Stattdessen habe ich nach Schloss Dackula eingeladen, wo Gräfin und Graf schon bellend auf sie warten. Allerdings ist bislang niemand gekommen. Ich fürchte, das Bellen hat die Kinder – oder doch eher die Eltern? – schon von weitem verschreckt.

Ich liebe Halloween, schrieb ich. Nicht wegen der Kinder, nicht wegen der sauren Süßigkeiten. Sondern weil ich spüren möchte, dass mir in diesen Stunden, in denen sich die Welten berühren, meine Mutter nahe ist. Weil ich an sie denke, sie sehe. Heute habe ich mir zugehört, beim Telefonieren, und gedacht: „Du sprichst wie sie!“ Und statt zu erschrecken, musst ich lächeln. Ich bin gespannt, ob ich ihr heute Nacht begegne. Im Traum, nicht im Garten. Obwohl auch das passieren kann, also dass ich nachts im Garten bin. Falls einer der Dackel oder auch Bruna ein dringendes Bedürfnis verspüren, bin ich mit ihnen wach und draußen. Aber wer weiß – vielleicht erahnen sie ja ihre Nähe?

Bevor ich metaphysich, transzendent und schlicht okkult werde, lasse ich euch lieber an meinen Gedanken zu dem Feiertag teilhaben, den wir Protestanten heute begehen, den Reformationstag.

Hier eine kleine Zusammenfassung aus Wikipedia: Laut der Überlieferung soll der Mönch und Theologieprofessor Martin Luther am Abend vor Allerheiligen 1517 an die Tür der Schlosskirche zu Wittenberg 95 Thesen in lateinischer Sprache zu Ablass und Buße angeschlagen haben, um eine akademische Disputation herbeizuführen. Damit leitete er die Reformation der Kirche ein. Im Kern bestritt er die herrschende Ansicht, dass eine Erlösung von der Sünde durch einen Ablass in Form einer Geldzahlung möglich sei. Dies sei schon durch das Opfer Jesu Christi am Kreuz geschehen.

Ob der Thesenanschlag tatsächlich stattgefunden hat, ist umstritten. Und egal. Wir alle wissen, wie es weiterging. Die Folgen reichen bis in die Gegenwart, und letztendlich ist auch der Wahlsieg Donald Trumps irgendwie auf Martin Luther zurückzuführen. Mittelbar, zumindest. Denn ohne Schisma kein Protestantismus, und ohne diesen keine Evangelikalen. Und nein, bei den Katholiken gibt es nicht diese große Spannbreite an gelebten Glaubensinterpretationen. Dem steht der Papst entgegen.
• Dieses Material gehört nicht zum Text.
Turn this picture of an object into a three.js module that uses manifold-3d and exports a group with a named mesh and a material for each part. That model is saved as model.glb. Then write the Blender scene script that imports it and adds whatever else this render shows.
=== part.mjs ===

Ich bin Theologin. Ich praktiziere meinen Glauben ganz individuell und, als Prädikantin, auch innerhalb des kirchlichen Regelwerks. In den Sozialen Medien folge ich den digitalen Pfarrer*innen. Ich lese und erlebe ihr Engagement für Queerness, für Gendergerechtigkeit, für Inklusion und Integration. Und ich erlebe wie die Kirchen immer leerer und die Mitgliederzahlen immer ausgedünnter werden.

Und ich denke: da passt etwas ganz und gar nicht zusammen.. Kirche, so vermute ich, geht konsequent an dem vorbei, was die Menschen auf der Straße gerne hätten, sich wünschen und erträumen. Ja, sie geht auf die Bedürfnisse von Minderheiten ein, und vielleicht erreicht sie damit ein paar Tausend Leute. Die sind wichtig. Keine Frage. Aber sie sind nicht die Masse. Nach wie vor gehen sie davcn aus, was sie gerne machen würden, was sie zeitlich leisten können, und nicht davon, was nötig wäre, aber vielleicht unbequem.
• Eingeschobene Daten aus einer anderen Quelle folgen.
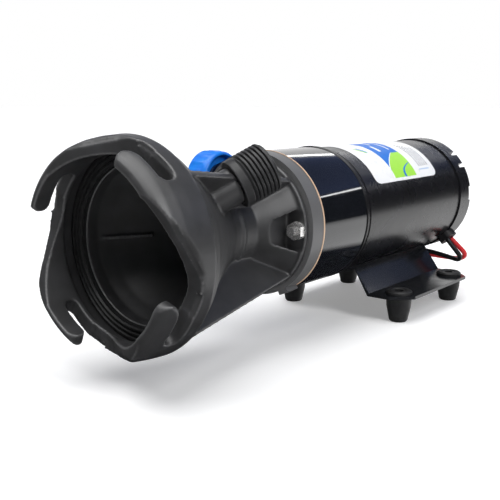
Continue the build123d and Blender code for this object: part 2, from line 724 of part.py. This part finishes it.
save("inlet_housing", inlet_housing())
save("bayonet_seal", bayonet_seal())
save("flush_port", flush_port())
save("hex_bolts", hex_bolts())
save("spring_washers", spring_washers())
save("cutter_ring", cutter_ring())
save("cutter_plate", cutter_plate())
save("ring_gasket", gasket())
save("cutter_blade", cutter_blade())
save("cutter_nut", cutter_nut())
save("flex_impeller", flex_impeller())
save("impeller_hub", impeller_hub())
save("pump_head", pump_head())
save("shaft_seal", shaft_seal())
save("slinger", slinger())
save("outlet_tailpiece", outlet_tailpiece())
save("swivel_nut", swivel_nut())
save("nut_washer", nut_washer())
save("motor_can", can_with_grommet_slot())
save("motor_label", motor_label())
save("magnets", magnets())
save("armature_shaft", armature_shaft())
save("armature_core", armature_core())
save("armature_winding", armature_winding())
save("commutator", commutator())
save("front_bearing", front_bearing())
save("rear_bearing", rear_bearing())
save("brush_plate", brush_plate())
save("brush_boxes", brush_boxes())
save("brushes", brushes())
save("brush_springs", brush_springs())
save("end_cap", end_cap())
save("tie_bolts", tie_bolts())
save("lead_grommet", lead_grommet())
save("base_bracket", base_bracket())
save("bracket_screws", bracket_screws())
save("rubber_feet", rubber_feet())
save("lead_red", lead("lead_red", RED_ROUTE))
save("lead_black", lead("lead_black", BLACK_ROUTE))
save("lead_tips", Compound(children=[bare_tip(RED_ROUTE), bare_tip(BLACK_ROUTE)]))
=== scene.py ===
import math
import random

import bmesh
import bpy
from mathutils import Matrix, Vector

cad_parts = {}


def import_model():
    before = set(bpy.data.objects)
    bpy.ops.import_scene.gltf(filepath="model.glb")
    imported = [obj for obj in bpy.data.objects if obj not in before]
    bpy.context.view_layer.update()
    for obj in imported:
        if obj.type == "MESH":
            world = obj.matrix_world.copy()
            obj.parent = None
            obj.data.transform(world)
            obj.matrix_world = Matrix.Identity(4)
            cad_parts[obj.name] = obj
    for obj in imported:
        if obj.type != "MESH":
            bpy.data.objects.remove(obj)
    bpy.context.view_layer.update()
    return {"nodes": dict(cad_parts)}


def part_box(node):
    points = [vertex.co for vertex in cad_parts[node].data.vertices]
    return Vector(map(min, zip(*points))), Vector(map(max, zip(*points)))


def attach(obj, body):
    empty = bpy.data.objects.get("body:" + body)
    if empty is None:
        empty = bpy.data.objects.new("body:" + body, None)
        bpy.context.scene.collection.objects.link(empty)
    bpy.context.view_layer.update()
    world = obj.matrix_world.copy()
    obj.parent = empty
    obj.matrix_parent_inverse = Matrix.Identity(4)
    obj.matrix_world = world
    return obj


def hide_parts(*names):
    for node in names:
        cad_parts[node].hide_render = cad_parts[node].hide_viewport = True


# Looks of the portable waste pump. Lengths are written in millimetres and scaled by MM.
# "Along" is the distance behind the motor can's front lip on the pump axis, and a clock
# angle is measured about that axis: 0 points to -Y, 90 points up, 180 points to +Y.

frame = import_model()
MM = 0.001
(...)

Wenn ich zu Beginn der Sommerferien Kinder unterm (Plastik-)Regenborgen segnen möchte, „einfach so“, begegnen mir so viele Wenn und Aber, dass ich das am Ende nicht machen soll kann darf. Ich möchte rausgehen und die Leute ansprechen, in der Kneipe, an der U-Bahn. Nein, nicht ohne Genehmigung. Von der Kirche und von der Stadt, auf deren Gelände ich mich bewegen würde.
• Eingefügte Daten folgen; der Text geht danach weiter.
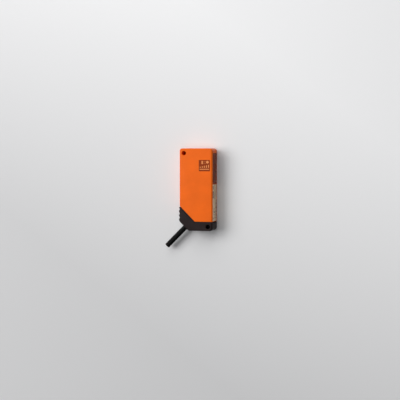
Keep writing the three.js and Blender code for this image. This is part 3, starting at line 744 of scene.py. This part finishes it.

Leute, so wird das nichts. Ich möchte keinen Reformationstag feiern in einer erstarrten Kirche. Wofür bin ich Luther dankbar? Das ist schnell gesagt: dafür, dass er begonnen hat, Mädchen die Schule zu ermöglichen. Davon zehren wir bis heute. Und dafür, dass er die Möglichkeit einer Revolution gelebt hat, entgegen allen Prognosen, Prophezeiungen und allen Widrigkeiten, allen Ummöglichkeiten zum Trotz.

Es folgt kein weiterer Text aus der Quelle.